Torment: Issue #1, 2019
Acrylic ink, Spider Man comic book pages on Stonehenge paper
A selection of work by gallery artists featured at the fair.
Sonny Assu (Ligwilda’xw of the Kwakwaka’wakw Nations) has been recognized for his mashups of Indigenous iconography and popular culture. He addresses the ways in which traditions of the past have come to inform contemporary ideas and identities, particularly as related to the effects of colonization, and the loss of language and cultural resources in Indigenous culture. Through a variety of mediums, including museum interventions, large-scale installations, sculpture, and painting, Assu’s work maintains a profound connection to past traditions. His practice emphasizes the complex conversation relating to the intersections and boundaries of traditional Indigenous art within the larger realm of contemporary art practices.
Bobbie Burgers is interested in the process of decay, transformation, and metamorphosis in nature. With a distinct style that merges abstraction with representation in increasing degrees, her work brings together instinctive compositions while revealing her precise powers of observation. Remarkable for their compositional rhythms, bold coloration, and sweeping gestural brushstrokes, Burgers’ paintings bring alive the fundamental quest to express something personal, subjective and emotive, in a poetic, abstract way.
Kim Dorland’s practice reflects a fascination with the enigmatic Canadian landscape as it comes into contact with contemporary urban experience. The psychological atmosphere represented by Dorland is confrontational and hallucinatory, disrupting conventional ideas that the natural world is a place of solace and contemplation. Using a dense matrix of intense colours, delirious textures, and passionate painterly touch, Dorland brings a paradoxical sense of displacement in which the artist’s relationship with nature is simultaneously one of awe and fear. In parallel with this, fragments of contemporary urban life materialize themselves in the form of ghostly figures and graffiti remnants. It is through these dueling representations of the landscape that Kim Dorland has created a body of work endowed with an emotional charge whose potential far exceeds the formal confines of the canvas.

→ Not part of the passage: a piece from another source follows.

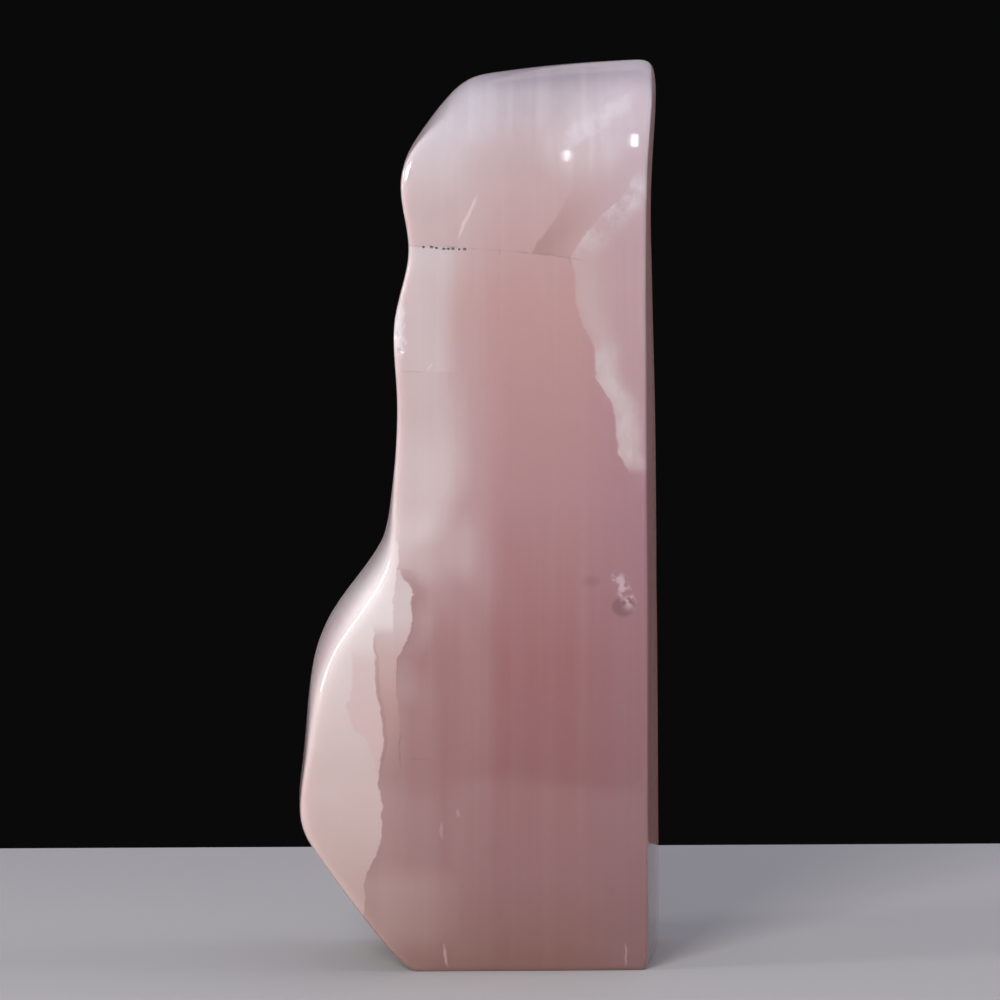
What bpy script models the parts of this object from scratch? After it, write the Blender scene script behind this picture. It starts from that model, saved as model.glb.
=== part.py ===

Devon Knowles investigates the histories, economies and social meanings of diverse materials – from denim fabric and aluminum to coloured glass and concrete. In moving such substances from their everyday context to a new environment, our appreciation of their properties and capacities becomes heightened. In working and reworking material, using traditional and contemporary fabrication methods, a rich language of the interplay of material and method emerges. As she engages with theories of perception, optical effects and tactility, alongside the direct act of making, Knowles encourages the viewer to access her work from a shared intimacy and sympathetic attentiveness.
Inspired by the practices of 1960’s photorealist painters, Erin McSavaney carefully examines over-looked abandoned warehouses, factories, loading docks and alleys within urban environments. McSavaney’s paintings utilize photographs as an opportunity for immediate intervention, allowing him to explore the spacial effects of light and colour with a clearer understanding of the primary principles of his subjects. Taking real and imaginary interactions between nature and architecture, McSavaney’s paintings begin with photographic studies upon which vividly rendered graphic elements have been imposed using ink and acrylic paint.
Ben Reeves is known for his sumptuous use of paint in compositions that deftly explore the relationship between abstraction and depiction. His work is actively engaged with the theory of painting, raising questions about the authenticity of imagery, while remaining deceptively traditional. At first glance, many of his works appear to borrow generously from 19th-century realism, yet they are often meticulously conceptual. Reeves’ work continually asserts that the painted image is a vocabulary of brushstrokes, a culturally understood visual language. Dominated by thick daubs of oil paint, Reeves’ paintings command a physical presence with their relief-like impasto surfaces.
Angela Teng’s work reconsiders what is traditionally required to make a painting, and then suggests otherwise by renegotiating how a picture can be made. Her painting practice utilizes a laboured dedication to the process of craft through abstraction and studio-based exploration of materials. Her crocheted acrylic ‘paint-paintings’ manipulate ways of paint handling, while her works on hand-made crocheted cotton/linen surfaces celebrate the application of thick oil paint with a brush. Her patterns generate an optical buzz created from the marbling of paint, wobbly form, and through experimenting and observing the optical interaction of colours one upon another.
Renée Van Halm has been a significant figure in Canadian art for over forty years, both as a practicing artist and as an arts educator. In the early part of her career, Van Halm was interested in creating forms that were hybrids of many media, not purely painting, sculpture, or architecture. The evolution of her subject and medium has led her to consider the many forms of visual presentation in our culture. Van Halm draws her images from a variety of sources: mainstream fashion, architecture and decor magazines, and more recently the work of 1920s Bauhaus artists and weavers, in considering the ways in which architectural space governs contemporary human experience.
Etienne Zack is one of today’s artists who are truly pushing the envelope in terms of painting concept; his process is entirely based on reading and taking notes – no visual source material is used. His process of making paintings relates to notions concerning the various ways history itself is manipulated and “worked out”. Zack’s work often focuses on the context in which artworks are produced and exhibited, and the physical and conceptual tools that go into creating them: the studio, art gallery, painter’s materials, and historical and theoretical reference works. Both poetic and playful, Zack’s painting prompts us to re-examine the everyday world around us.